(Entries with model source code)
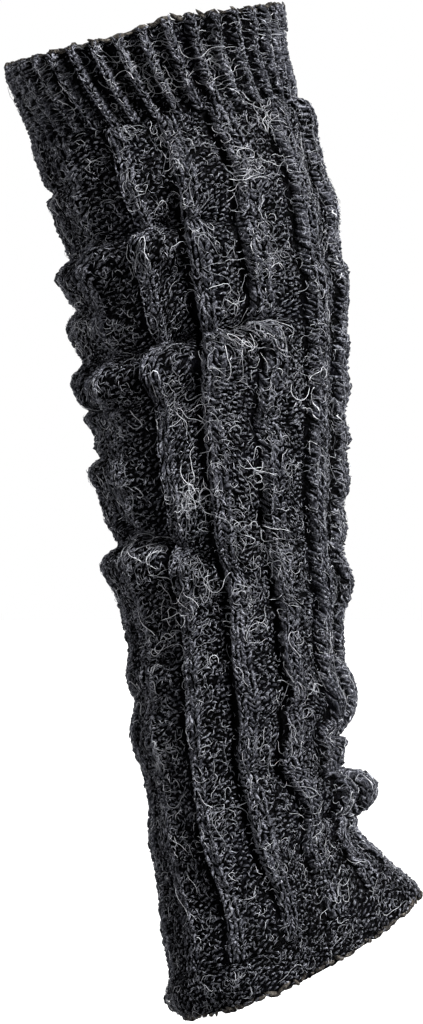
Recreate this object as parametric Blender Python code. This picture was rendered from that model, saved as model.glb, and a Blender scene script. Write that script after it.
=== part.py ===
"""A ribbed wool leg warmer, filled out as a lower leg fills it, with no leg inside.

It is one knitted tube in three stretches: a narrow-ribbed cuff below the knee, the wide-ribbed
leg that has slid down into soft slouch folds, and a flat band at the hem, which spreads over the
heel and the instep. Toes would point to +X. Every stretch is a wall of even thickness: a plain
inside, and an outside that carries the folds and the ribs.

Sizes are in metres. The leg leans, so the garment is worked out in leg coordinates first: how far
down the leg, which way round it, and how far out from it.
"""

import math
from collections import namedtuple

import bmesh
import bpy
from mathutils import Vector

# --- The leg's lie -----------------------------------------------------------------------------
LEAN = math.radians(9.5)
ACROSS = Vector((math.cos(LEAN), 0, math.sin(LEAN)))
DOWN = Vector((math.sin(LEAN), 0, -math.cos(LEAN)))
NEAR = Vector((0, -1, 0))

# --- The cloth ---------------------------------------------------------------------------------
CLOTH = 0.0026
RIB_RISE = 0.0040
CUFF_RISE = 0.0034
HEM_RISE = 0.0008
SEAM_GAP = 0.0004

# --- How far down the leg each stretch ends, and how its edge runs round the leg ----------------
# The origin is on the leg's axis, at the middle of the cuff, where the calf holds the garment up.
GRIP_AT = 0.020
TOP_SLOPE = 0.0032
CUFF_LENGTH = 0.040
HEM_MIDDLE = 0.4125
HEM_SLOPE = 0.0170
HEM_DROOP = 0.0105
HEM_BAND = 0.018

# --- Ribs ---------------------------------------------------------------------------------------
LEG_RIBS = 15
CUFF_RIBS = 38
RIB_START = math.radians(-3.5)
RIB_SWAY = math.radians(2.6)
SWAY_LENGTH = 0.092
SWAY_GROWS_OVER = 0.030
CUFF_TWIST = math.radians(14)
# Shares of the leg's length by which its ribs have grown from the cuff's, and from which they sink.
RIBS_GROWN_BY = 0.10
RIBS_SINK_FROM = 0.94
# Where a rib's corners lie, in shares of its width, and how high they stand, in shares of its rise.
LEG_RIB_CORNERS = ((0.00, 0.0), (0.37, 0.30), (0.50, 0.92), (0.87, 1.0))
CUFF_RIB_CORNERS = ((0.00, 0.0), (0.26, 1.0), (0.50, 0.0))

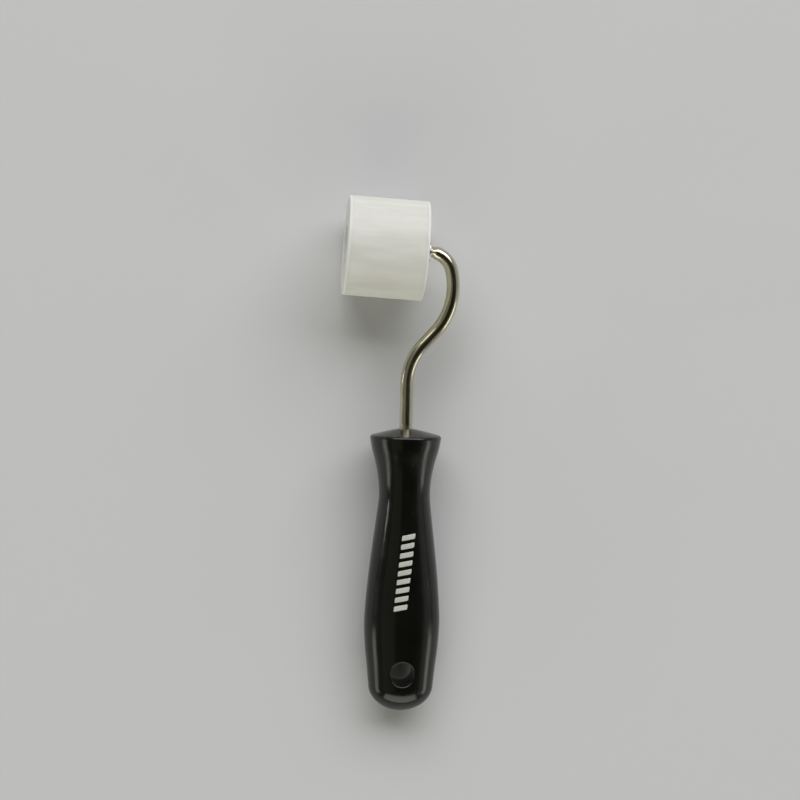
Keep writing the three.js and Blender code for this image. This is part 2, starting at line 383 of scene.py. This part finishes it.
def from_ears(to_end):
    """The distance along the rod from the middle of its ears."""
    return to_end - AXLE_OUTBOARD - AXLE_INBOARD - EAR_MIDDLE


def rod_section(distance, to_end, angle):
    """(across, up) on the rod's skin. The ears stand up where its sides are squeezed in."""
    half_width, half_thickness = tang_section(TANG_LENGTH - distance)
    ear = plateau(from_ears(to_end), EAR_HALF_LENGTH, EAR_SLOPE)
    chamfer = max(0.0, ROD_CHAMFER - to_end)
    across, up = math.cos(angle), math.sin(angle)
    across *= half_width - chamfer - EAR_DENT * ear
    up *= half_thickness - chamfer + EAR_HEIGHT * ear * abs(up) ** 3
    return across, up


def make_rod(finish):
    bm = new_skin()
    stations = rod_stations()
    length = stations[-1][0]
    rings = []
    for distance, x, y, heading in stations:
        side = Vector((math.sin(heading), -math.cos(heading), 0))
        to_end = length - distance
        near_ears = bell(from_ears(to_end), DULLED_REACH)
        near_handle = bell(TANG_LENGTH - distance, DULLED_REACH)
        ring = []
        for i in range(ROD_SIDES):
            across, up = rod_section(distance, to_end, 2 * math.pi * i / ROD_SIDES)
            place = Vector((x, y, up)) + side * across
            grain = (across, distance, up)
            ring.append(add_point(bm, place, grain, max(near_ears, near_handle)))
        rings.append(ring)
    for first, second in zip(rings, rings[1:]):
        join_rings(bm, first, second)
    for ring, (distance, x, y, _) in ((rings[0], stations[0]), (rings[-1], stations[-1])):
        close_ring(bm, ring, add_point(bm, (x, y, 0), (0, distance, 0)))
    finish_piece("bent_rod", bm, TOOL, HOLDER, finish, ["rod"])


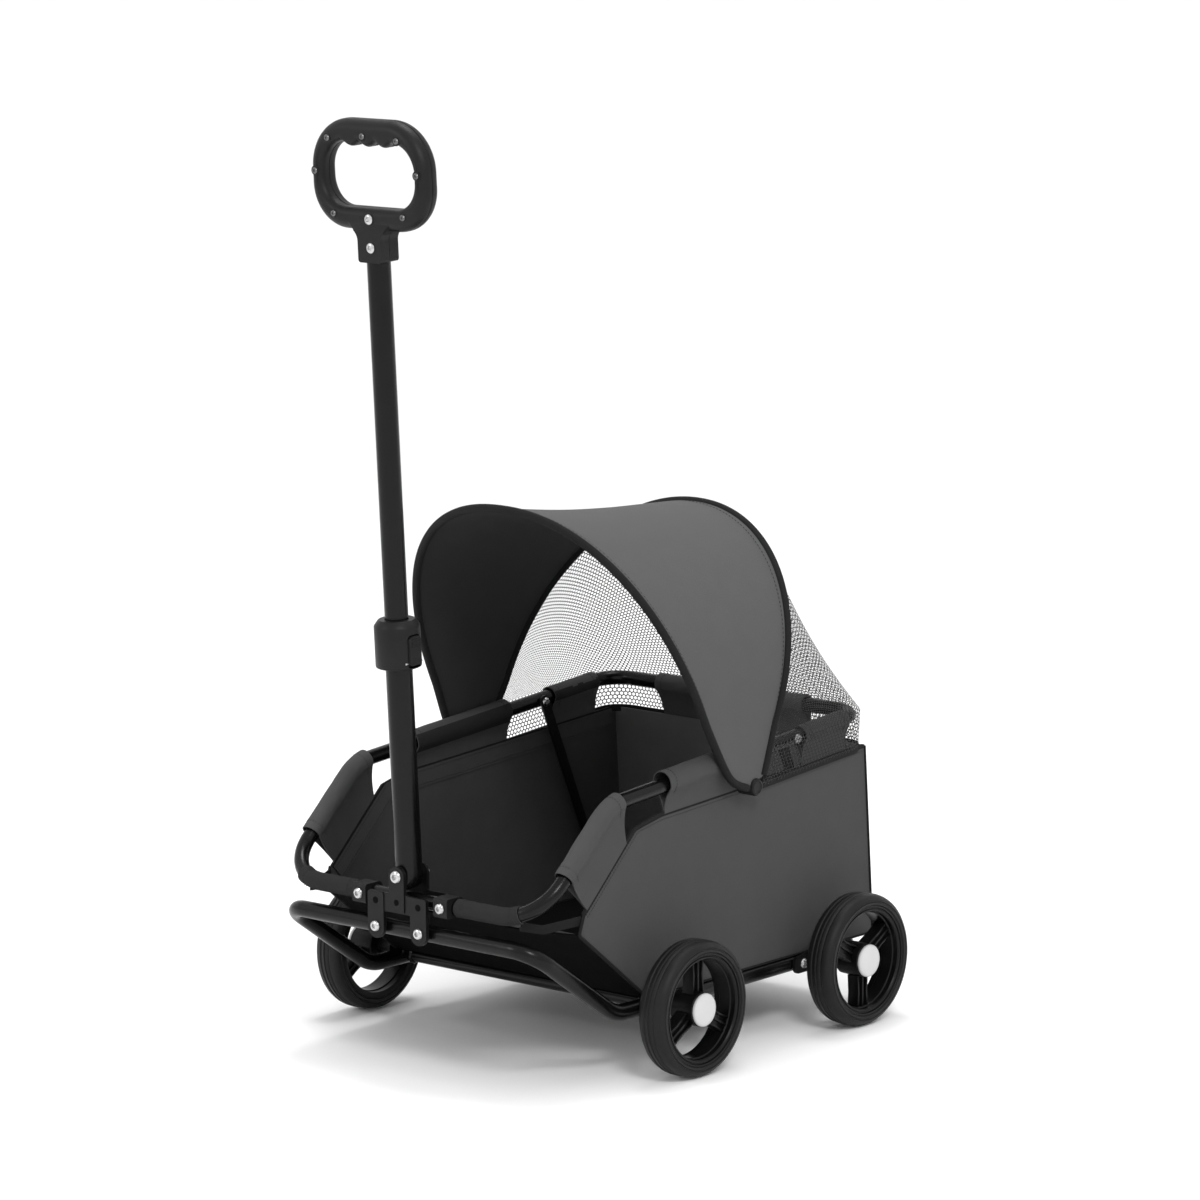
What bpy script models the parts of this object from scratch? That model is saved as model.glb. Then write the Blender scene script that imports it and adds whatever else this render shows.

**THE PROBLEM**
Would you reproduce the material above in full, exactly as given?

**RESULT OF THIS TASK**
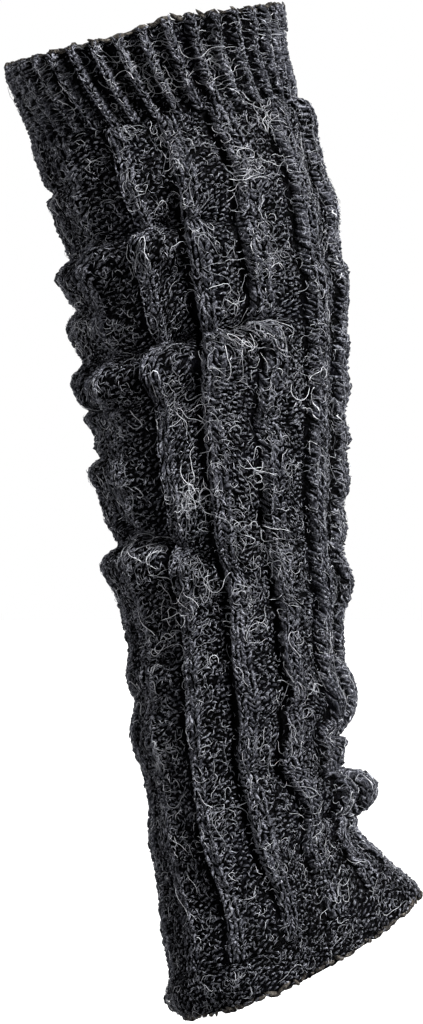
Recreate this object as parametric Blender Python code. This picture was rendered from that model, saved as model.glb, and a Blender scene script. Write that script after it.
=== part.py ===
"""A ribbed wool leg warmer, filled out as a lower leg fills it, with no leg inside.

It is one knitted tube in three stretches: a narrow-ribbed cuff below the knee, the wide-ribbed
leg that has slid down into soft slouch folds, and a flat band at the hem, which spreads over the
heel and the instep. Toes would point to +X. Every stretch is a wall of even thickness: a plain
inside, and an outside that carries the folds and the ribs.

Sizes are in metres. The leg leans, so the garment is worked out in leg coordinates first: how far
down the leg, which way round it, and how far out from it.
"""

import math
from collections import namedtuple

import bmesh
import bpy
from mathutils import Vector

# --- The leg's lie -----------------------------------------------------------------------------
LEAN = math.radians(9.5)
ACROSS = Vector((math.cos(LEAN), 0, math.sin(LEAN)))
DOWN = Vector((math.sin(LEAN), 0, -math.cos(LEAN)))
NEAR = Vector((0, -1, 0))

# --- The cloth ---------------------------------------------------------------------------------
CLOTH = 0.0026
RIB_RISE = 0.0040
CUFF_RISE = 0.0034
HEM_RISE = 0.0008
SEAM_GAP = 0.0004

# --- How far down the leg each stretch ends, and how its edge runs round the leg ----------------
# The origin is on the leg's axis, at the middle of the cuff, where the calf holds the garment up.
GRIP_AT = 0.020
TOP_SLOPE = 0.0032
CUFF_LENGTH = 0.040
HEM_MIDDLE = 0.4125
HEM_SLOPE = 0.0170
HEM_DROOP = 0.0105
HEM_BAND = 0.018

# --- Ribs ---------------------------------------------------------------------------------------
LEG_RIBS = 15
CUFF_RIBS = 38
RIB_START = math.radians(-3.5)
RIB_SWAY = math.radians(2.6)
SWAY_LENGTH = 0.092
SWAY_GROWS_OVER = 0.030
CUFF_TWIST = math.radians(14)
# Shares of the leg's length by which its ribs have grown from the cuff's, and from which they sink.
RIBS_GROWN_BY = 0.10
RIBS_SINK_FROM = 0.94
# Where a rib's corners lie, in shares of its width, and how high they stand, in shares of its rise.
LEG_RIB_CORNERS = ((0.00, 0.0), (0.37, 0.30), (0.50, 0.92), (0.87, 1.0))
CUFF_RIB_CORNERS = ((0.00, 0.0), (0.26, 1.0), (0.50, 0.0))

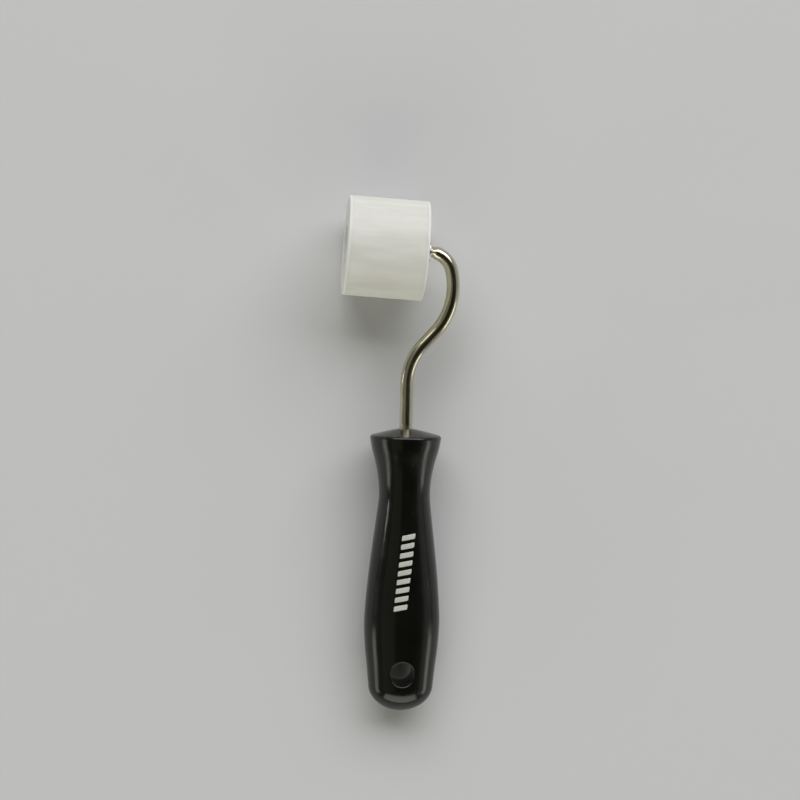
Keep writing the three.js and Blender code for this image. This is part 2, starting at line 383 of scene.py. This part finishes it.
def from_ears(to_end):
    """The distance along the rod from the middle of its ears."""
    return to_end - AXLE_OUTBOARD - AXLE_INBOARD - EAR_MIDDLE


def rod_section(distance, to_end, angle):
    """(across, up) on the rod's skin. The ears stand up where its sides are squeezed in."""
    half_width, half_thickness = tang_section(TANG_LENGTH - distance)
    ear = plateau(from_ears(to_end), EAR_HALF_LENGTH, EAR_SLOPE)
    chamfer = max(0.0, ROD_CHAMFER - to_end)
    across, up = math.cos(angle), math.sin(angle)
    across *= half_width - chamfer - EAR_DENT * ear
    up *= half_thickness - chamfer + EAR_HEIGHT * ear * abs(up) ** 3
    return across, up


def make_rod(finish):
    bm = new_skin()
    stations = rod_stations()
    length = stations[-1][0]
    rings = []
    for distance, x, y, heading in stations:
        side = Vector((math.sin(heading), -math.cos(heading), 0))
        to_end = length - distance
        near_ears = bell(from_ears(to_end), DULLED_REACH)
        near_handle = bell(TANG_LENGTH - distance, DULLED_REACH)
        ring = []
        for i in range(ROD_SIDES):
            across, up = rod_section(distance, to_end, 2 * math.pi * i / ROD_SIDES)
            place = Vector((x, y, up)) + side * across
            grain = (across, distance, up)
            ring.append(add_point(bm, place, grain, max(near_ears, near_handle)))
        rings.append(ring)
    for first, second in zip(rings, rings[1:]):
        join_rings(bm, first, second)
    for ring, (distance, x, y, _) in ((rings[0], stations[0]), (rings[-1], stations[-1])):
        close_ring(bm, ring, add_point(bm, (x, y, 0), (0, distance, 0)))
    finish_piece("bent_rod", bm, TOOL, HOLDER, finish, ["rod"])


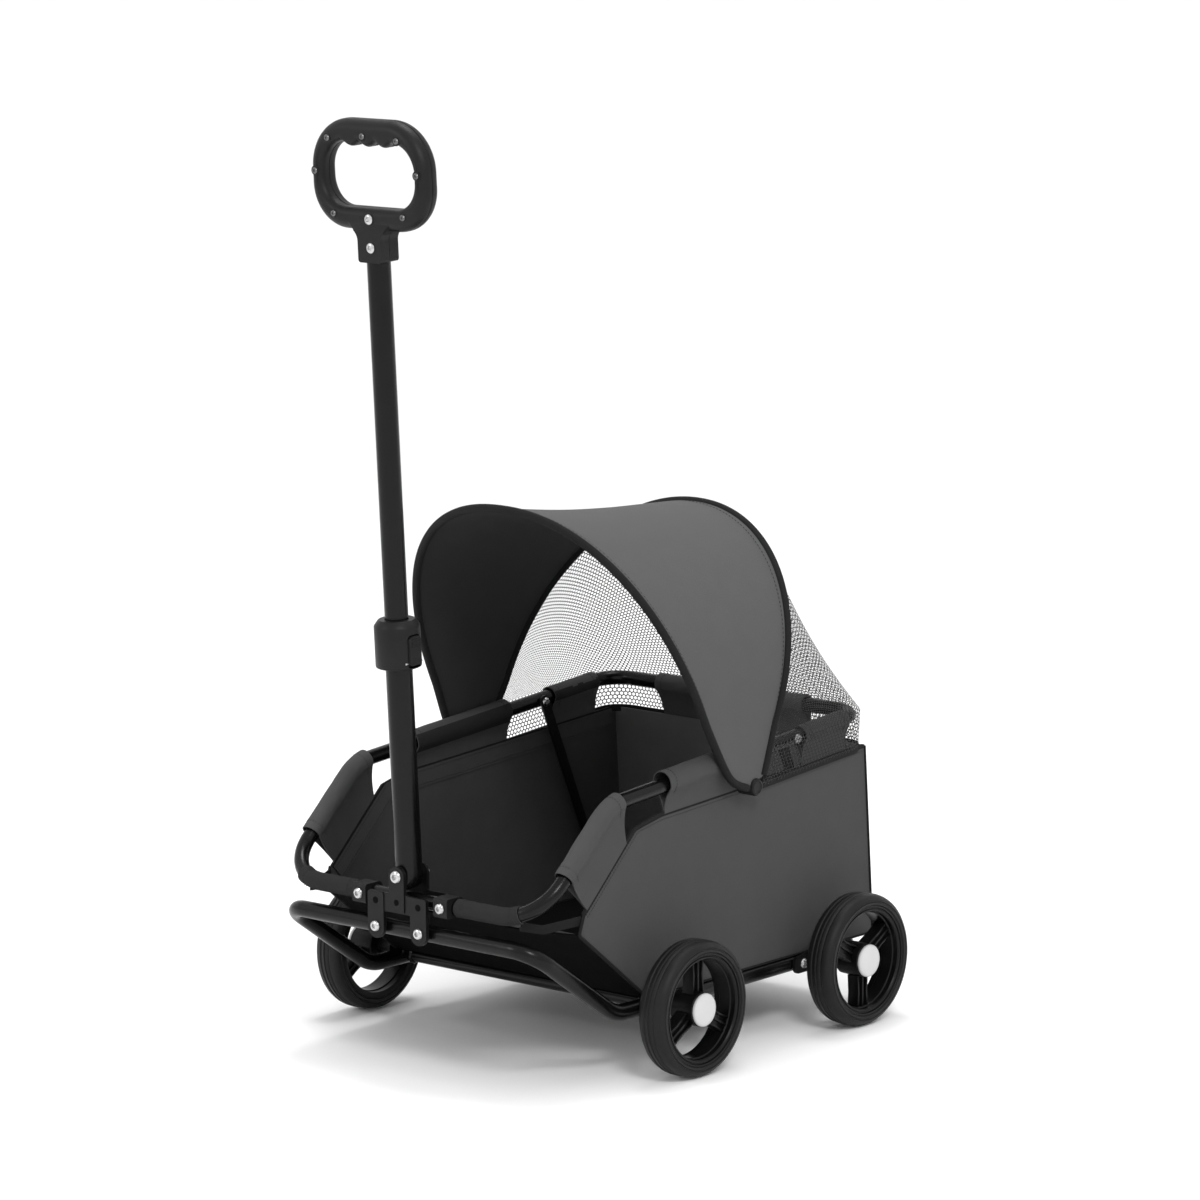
What bpy script models the parts of this object from scratch? That model is saved as model.glb. Then write the Blender scene script that imports it and adds whatever else this render shows.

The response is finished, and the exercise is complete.